Check the Subdocument API feature: you can update only a certain part of the document. This way you save lot of bandwith and parsing time by moving only a part of the document.
A pure N1QL approach may be done by sing massive update

Another question: Let’s say I would start using N1QL for more complicated queries where I can’t do direct key lookups. What would you return? The whole object or just the object IDs and do direct lookup on each one (as it is supposed to be a lot faster)?

It depends, you will typically return only the required fields from the N1QL query.
So, if you only need attributes “name” and “created_at”, you can use:

SELECT name,created_at FROM my_bucket WHERE …

Better than
SELECT * FROM my_bucket WHERE …

You must also know about “USE KEYS” N1QL structure, which specify directly which documents to get if you know the KEYS. This is very fast.

We would need to get the 184 from “user::184”, correct?
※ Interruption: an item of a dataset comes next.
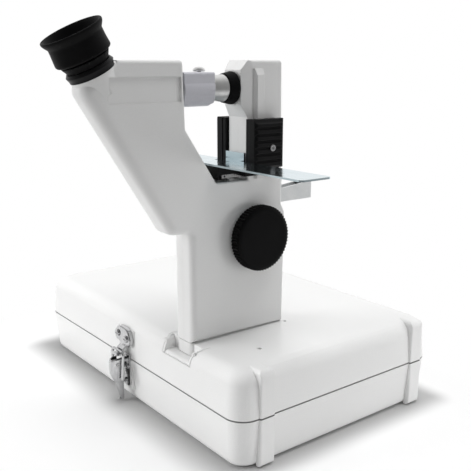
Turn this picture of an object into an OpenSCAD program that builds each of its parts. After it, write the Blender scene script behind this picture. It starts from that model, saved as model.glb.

Usually how do people handle that? Just build a function to get IDs from keys? It would be something easy to build, however I am just curious on how people are handling this.

You can do that with N1QL with String functions. The following will do the trick:

select SPLIT(“user::184”, “::”)[1];

returns “184”

At this point, I recommend you to access the public N1QL tutorial:
http://query.pub.couchbase.com/tutorial
This is the best starting point for mastering N1QL

ivoecpereira · September 9, 2016, 3:22pm

Thanks a lot for all the clarifications @manuel.hurtado!

You helped a lot!

synesty · November 29, 2017, 11:38pm

Are these things about lookup documents still relevant for CB 5.0?
We think yes. We basically need to lookup a main-document by an additional field. We found that doing that lookup with N1QL is too much overhead and very slow. So we currently look into designing it using Lookup documents with the additional complications in the app-layer which needs to maintain these lookup documents.

Are there any new recommendations one year after this inital question? Maybe anything where you could leverage GSI for single document lookups by an additional GSI-indexed field without the whole N1QL overhead?